[TASK DESCRIPTION]:
The listing below is to be output in its exact form.

____ COLLECTED DATA

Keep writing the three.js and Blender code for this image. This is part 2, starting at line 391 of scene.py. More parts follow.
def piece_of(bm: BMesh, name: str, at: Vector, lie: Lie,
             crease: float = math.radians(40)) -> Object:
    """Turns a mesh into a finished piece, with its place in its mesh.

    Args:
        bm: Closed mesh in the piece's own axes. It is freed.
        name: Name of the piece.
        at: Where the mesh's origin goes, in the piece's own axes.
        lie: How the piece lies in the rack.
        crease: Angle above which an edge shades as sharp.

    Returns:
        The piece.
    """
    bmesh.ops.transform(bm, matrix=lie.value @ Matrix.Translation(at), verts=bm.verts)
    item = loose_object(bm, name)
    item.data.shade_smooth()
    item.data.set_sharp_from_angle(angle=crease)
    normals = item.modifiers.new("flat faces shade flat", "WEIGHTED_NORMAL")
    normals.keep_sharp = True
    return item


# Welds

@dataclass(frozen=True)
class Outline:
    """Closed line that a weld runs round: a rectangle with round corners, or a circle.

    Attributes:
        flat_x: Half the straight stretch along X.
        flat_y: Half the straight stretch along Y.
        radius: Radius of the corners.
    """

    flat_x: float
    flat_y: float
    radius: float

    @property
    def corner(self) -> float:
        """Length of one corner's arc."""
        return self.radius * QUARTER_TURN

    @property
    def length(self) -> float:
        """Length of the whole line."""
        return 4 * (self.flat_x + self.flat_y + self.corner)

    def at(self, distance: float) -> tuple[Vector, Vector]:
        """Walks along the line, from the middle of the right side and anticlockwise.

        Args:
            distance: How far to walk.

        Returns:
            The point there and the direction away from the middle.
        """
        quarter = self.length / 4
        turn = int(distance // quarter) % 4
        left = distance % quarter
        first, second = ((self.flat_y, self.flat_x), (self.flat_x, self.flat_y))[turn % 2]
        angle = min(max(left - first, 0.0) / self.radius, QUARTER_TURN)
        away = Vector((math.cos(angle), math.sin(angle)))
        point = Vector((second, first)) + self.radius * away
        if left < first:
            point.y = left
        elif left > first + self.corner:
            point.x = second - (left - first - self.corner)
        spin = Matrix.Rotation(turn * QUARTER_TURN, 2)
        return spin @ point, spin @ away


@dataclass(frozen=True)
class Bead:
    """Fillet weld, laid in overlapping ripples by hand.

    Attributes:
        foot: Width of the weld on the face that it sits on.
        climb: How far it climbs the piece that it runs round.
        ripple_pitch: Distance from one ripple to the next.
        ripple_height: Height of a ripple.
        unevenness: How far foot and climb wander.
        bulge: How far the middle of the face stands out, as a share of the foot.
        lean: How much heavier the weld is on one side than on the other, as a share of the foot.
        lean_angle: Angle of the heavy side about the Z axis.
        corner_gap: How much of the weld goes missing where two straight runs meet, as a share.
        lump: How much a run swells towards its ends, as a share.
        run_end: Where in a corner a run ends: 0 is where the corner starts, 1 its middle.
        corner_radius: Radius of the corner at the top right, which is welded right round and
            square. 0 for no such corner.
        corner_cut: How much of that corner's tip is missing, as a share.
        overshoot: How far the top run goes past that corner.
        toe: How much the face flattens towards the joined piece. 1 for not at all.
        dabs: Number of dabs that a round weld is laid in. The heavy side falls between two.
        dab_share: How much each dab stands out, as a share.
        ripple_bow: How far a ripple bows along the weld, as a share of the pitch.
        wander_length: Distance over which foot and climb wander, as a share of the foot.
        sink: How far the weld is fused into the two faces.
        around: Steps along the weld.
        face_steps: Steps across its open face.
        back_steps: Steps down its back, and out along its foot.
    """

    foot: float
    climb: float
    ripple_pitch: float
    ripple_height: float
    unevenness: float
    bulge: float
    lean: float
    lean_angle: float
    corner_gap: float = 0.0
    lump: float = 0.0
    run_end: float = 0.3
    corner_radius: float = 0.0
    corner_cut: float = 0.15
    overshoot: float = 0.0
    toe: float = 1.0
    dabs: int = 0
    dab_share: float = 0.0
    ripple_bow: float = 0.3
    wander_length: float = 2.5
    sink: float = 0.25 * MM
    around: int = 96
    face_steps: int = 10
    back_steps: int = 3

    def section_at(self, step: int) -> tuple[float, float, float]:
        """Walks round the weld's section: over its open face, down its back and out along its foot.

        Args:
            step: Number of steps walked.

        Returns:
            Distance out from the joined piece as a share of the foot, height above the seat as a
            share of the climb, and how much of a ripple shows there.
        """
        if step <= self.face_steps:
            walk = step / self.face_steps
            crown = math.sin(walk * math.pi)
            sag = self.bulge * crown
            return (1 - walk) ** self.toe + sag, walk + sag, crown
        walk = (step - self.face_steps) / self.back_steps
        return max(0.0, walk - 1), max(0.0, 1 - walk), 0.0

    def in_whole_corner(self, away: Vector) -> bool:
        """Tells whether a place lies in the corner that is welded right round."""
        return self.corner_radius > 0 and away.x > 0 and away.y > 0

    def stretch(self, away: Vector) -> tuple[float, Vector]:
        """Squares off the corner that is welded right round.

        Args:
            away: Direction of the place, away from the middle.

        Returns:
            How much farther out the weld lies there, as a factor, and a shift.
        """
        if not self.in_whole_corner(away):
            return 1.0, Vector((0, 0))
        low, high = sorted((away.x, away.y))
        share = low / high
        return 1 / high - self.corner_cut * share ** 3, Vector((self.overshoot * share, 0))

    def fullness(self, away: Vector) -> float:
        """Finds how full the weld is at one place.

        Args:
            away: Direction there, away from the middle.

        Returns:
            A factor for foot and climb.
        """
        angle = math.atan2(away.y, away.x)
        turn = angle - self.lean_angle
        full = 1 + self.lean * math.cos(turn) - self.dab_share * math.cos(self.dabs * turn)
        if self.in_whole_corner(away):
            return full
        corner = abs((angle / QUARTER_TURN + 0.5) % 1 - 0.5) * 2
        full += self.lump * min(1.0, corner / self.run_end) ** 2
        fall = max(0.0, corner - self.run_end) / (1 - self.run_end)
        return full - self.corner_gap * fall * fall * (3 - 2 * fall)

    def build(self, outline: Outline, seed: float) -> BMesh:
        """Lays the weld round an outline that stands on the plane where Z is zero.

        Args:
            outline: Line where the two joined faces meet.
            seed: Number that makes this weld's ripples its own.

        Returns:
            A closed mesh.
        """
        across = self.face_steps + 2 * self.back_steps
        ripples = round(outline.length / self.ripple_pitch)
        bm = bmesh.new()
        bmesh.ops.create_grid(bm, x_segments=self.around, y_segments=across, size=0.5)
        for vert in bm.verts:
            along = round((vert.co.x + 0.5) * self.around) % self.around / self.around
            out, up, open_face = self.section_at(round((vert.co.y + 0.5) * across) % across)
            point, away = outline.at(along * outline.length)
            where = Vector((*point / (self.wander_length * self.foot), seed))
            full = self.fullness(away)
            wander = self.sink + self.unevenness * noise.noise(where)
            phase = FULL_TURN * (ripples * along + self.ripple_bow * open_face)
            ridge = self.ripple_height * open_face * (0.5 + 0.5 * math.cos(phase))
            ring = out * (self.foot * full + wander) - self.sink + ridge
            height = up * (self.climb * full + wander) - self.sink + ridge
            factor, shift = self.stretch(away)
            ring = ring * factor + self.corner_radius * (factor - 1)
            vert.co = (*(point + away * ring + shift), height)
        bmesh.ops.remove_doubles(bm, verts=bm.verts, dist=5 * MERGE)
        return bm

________

[THE RESPONSE]:
Keep writing the three.js and Blender code for this image. This is part 2, starting at line 391 of scene.py. More parts follow.
def piece_of(bm: BMesh, name: str, at: Vector, lie: Lie,
             crease: float = math.radians(40)) -> Object:
    """Turns a mesh into a finished piece, with its place in its mesh.

    Args:
        bm: Closed mesh in the piece's own axes. It is freed.
        name: Name of the piece.
        at: Where the mesh's origin goes, in the piece's own axes.
        lie: How the piece lies in the rack.
        crease: Angle above which an edge shades as sharp.

    Returns:
        The piece.
    """
    bmesh.ops.transform(bm, matrix=lie.value @ Matrix.Translation(at), verts=bm.verts)
    item = loose_object(bm, name)
    item.data.shade_smooth()
    item.data.set_sharp_from_angle(angle=crease)
    normals = item.modifiers.new("flat faces shade flat", "WEIGHTED_NORMAL")
    normals.keep_sharp = True
    return item


# Welds

@dataclass(frozen=True)
class Outline:
    """Closed line that a weld runs round: a rectangle with round corners, or a circle.

    Attributes:
        flat_x: Half the straight stretch along X.
        flat_y: Half the straight stretch along Y.
        radius: Radius of the corners.
    """

    flat_x: float
    flat_y: float
    radius: float

    @property
    def corner(self) -> float:
        """Length of one corner's arc."""
        return self.radius * QUARTER_TURN

    @property
    def length(self) -> float:
        """Length of the whole line."""
        return 4 * (self.flat_x + self.flat_y + self.corner)

    def at(self, distance: float) -> tuple[Vector, Vector]:
        """Walks along the line, from the middle of the right side and anticlockwise.

        Args:
            distance: How far to walk.

        Returns:
            The point there and the direction away from the middle.
        """
        quarter = self.length / 4
        turn = int(distance // quarter) % 4
        left = distance % quarter
        first, second = ((self.flat_y, self.flat_x), (self.flat_x, self.flat_y))[turn % 2]
        angle = min(max(left - first, 0.0) / self.radius, QUARTER_TURN)
        away = Vector((math.cos(angle), math.sin(angle)))
        point = Vector((second, first)) + self.radius * away
        if left < first:
            point.y = left
        elif left > first + self.corner:
            point.x = second - (left - first - self.corner)
        spin = Matrix.Rotation(turn * QUARTER_TURN, 2)
        return spin @ point, spin @ away


@dataclass(frozen=True)
class Bead:
    """Fillet weld, laid in overlapping ripples by hand.

    Attributes:
        foot: Width of the weld on the face that it sits on.
        climb: How far it climbs the piece that it runs round.
        ripple_pitch: Distance from one ripple to the next.
        ripple_height: Height of a ripple.
        unevenness: How far foot and climb wander.
        bulge: How far the middle of the face stands out, as a share of the foot.
        lean: How much heavier the weld is on one side than on the other, as a share of the foot.
        lean_angle: Angle of the heavy side about the Z axis.
        corner_gap: How much of the weld goes missing where two straight runs meet, as a share.
        lump: How much a run swells towards its ends, as a share.
        run_end: Where in a corner a run ends: 0 is where the corner starts, 1 its middle.
        corner_radius: Radius of the corner at the top right, which is welded right round and
            square. 0 for no such corner.
        corner_cut: How much of that corner's tip is missing, as a share.
        overshoot: How far the top run goes past that corner.
        toe: How much the face flattens towards the joined piece. 1 for not at all.
        dabs: Number of dabs that a round weld is laid in. The heavy side falls between two.
        dab_share: How much each dab stands out, as a share.
        ripple_bow: How far a ripple bows along the weld, as a share of the pitch.
        wander_length: Distance over which foot and climb wander, as a share of the foot.
        sink: How far the weld is fused into the two faces.
        around: Steps along the weld.
        face_steps: Steps across its open face.
        back_steps: Steps down its back, and out along its foot.
    """

    foot: float
    climb: float
    ripple_pitch: float
    ripple_height: float
    unevenness: float
    bulge: float
    lean: float
    lean_angle: float
    corner_gap: float = 0.0
    lump: float = 0.0
    run_end: float = 0.3
    corner_radius: float = 0.0
    corner_cut: float = 0.15
    overshoot: float = 0.0
    toe: float = 1.0
    dabs: int = 0
    dab_share: float = 0.0
    ripple_bow: float = 0.3
    wander_length: float = 2.5
    sink: float = 0.25 * MM
    around: int = 96
    face_steps: int = 10
    back_steps: int = 3

    def section_at(self, step: int) -> tuple[float, float, float]:
        """Walks round the weld's section: over its open face, down its back and out along its foot.

        Args:
            step: Number of steps walked.

        Returns:
            Distance out from the joined piece as a share of the foot, height above the seat as a
            share of the climb, and how much of a ripple shows there.
        """
        if step <= self.face_steps:
            walk = step / self.face_steps
            crown = math.sin(walk * math.pi)
            sag = self.bulge * crown
            return (1 - walk) ** self.toe + sag, walk + sag, crown
        walk = (step - self.face_steps) / self.back_steps
        return max(0.0, walk - 1), max(0.0, 1 - walk), 0.0

    def in_whole_corner(self, away: Vector) -> bool:
        """Tells whether a place lies in the corner that is welded right round."""
        return self.corner_radius > 0 and away.x > 0 and away.y > 0

    def stretch(self, away: Vector) -> tuple[float, Vector]:
        """Squares off the corner that is welded right round.

        Args:
            away: Direction of the place, away from the middle.

        Returns:
            How much farther out the weld lies there, as a factor, and a shift.
        """
        if not self.in_whole_corner(away):
            return 1.0, Vector((0, 0))
        low, high = sorted((away.x, away.y))
        share = low / high
        return 1 / high - self.corner_cut * share ** 3, Vector((self.overshoot * share, 0))

    def fullness(self, away: Vector) -> float:
        """Finds how full the weld is at one place.

        Args:
            away: Direction there, away from the middle.

        Returns:
            A factor for foot and climb.
        """
        angle = math.atan2(away.y, away.x)
        turn = angle - self.lean_angle
        full = 1 + self.lean * math.cos(turn) - self.dab_share * math.cos(self.dabs * turn)
        if self.in_whole_corner(away):
            return full
        corner = abs((angle / QUARTER_TURN + 0.5) % 1 - 0.5) * 2
        full += self.lump * min(1.0, corner / self.run_end) ** 2
        fall = max(0.0, corner - self.run_end) / (1 - self.run_end)
        return full - self.corner_gap * fall * fall * (3 - 2 * fall)

    def build(self, outline: Outline, seed: float) -> BMesh:
        """Lays the weld round an outline that stands on the plane where Z is zero.

        Args:
            outline: Line where the two joined faces meet.
            seed: Number that makes this weld's ripples its own.

        Returns:
            A closed mesh.
        """
        across = self.face_steps + 2 * self.back_steps
        ripples = round(outline.length / self.ripple_pitch)
        bm = bmesh.new()
        bmesh.ops.create_grid(bm, x_segments=self.around, y_segments=across, size=0.5)
        for vert in bm.verts:
            along = round((vert.co.x + 0.5) * self.around) % self.around / self.around
            out, up, open_face = self.section_at(round((vert.co.y + 0.5) * across) % across)
            point, away = outline.at(along * outline.length)
            where = Vector((*point / (self.wander_length * self.foot), seed))
            full = self.fullness(away)
            wander = self.sink + self.unevenness * noise.noise(where)
            phase = FULL_TURN * (ripples * along + self.ripple_bow * open_face)
            ridge = self.ripple_height * open_face * (0.5 + 0.5 * math.cos(phase))
            ring = out * (self.foot * full + wander) - self.sink + ridge
            height = up * (self.climb * full + wander) - self.sink + ridge
            factor, shift = self.stretch(away)
            ring = ring * factor + self.corner_radius * (factor - 1)
            vert.co = (*(point + away * ring + shift), height)
        bmesh.ops.remove_doubles(bm, verts=bm.verts, dist=5 * MERGE)
        return bm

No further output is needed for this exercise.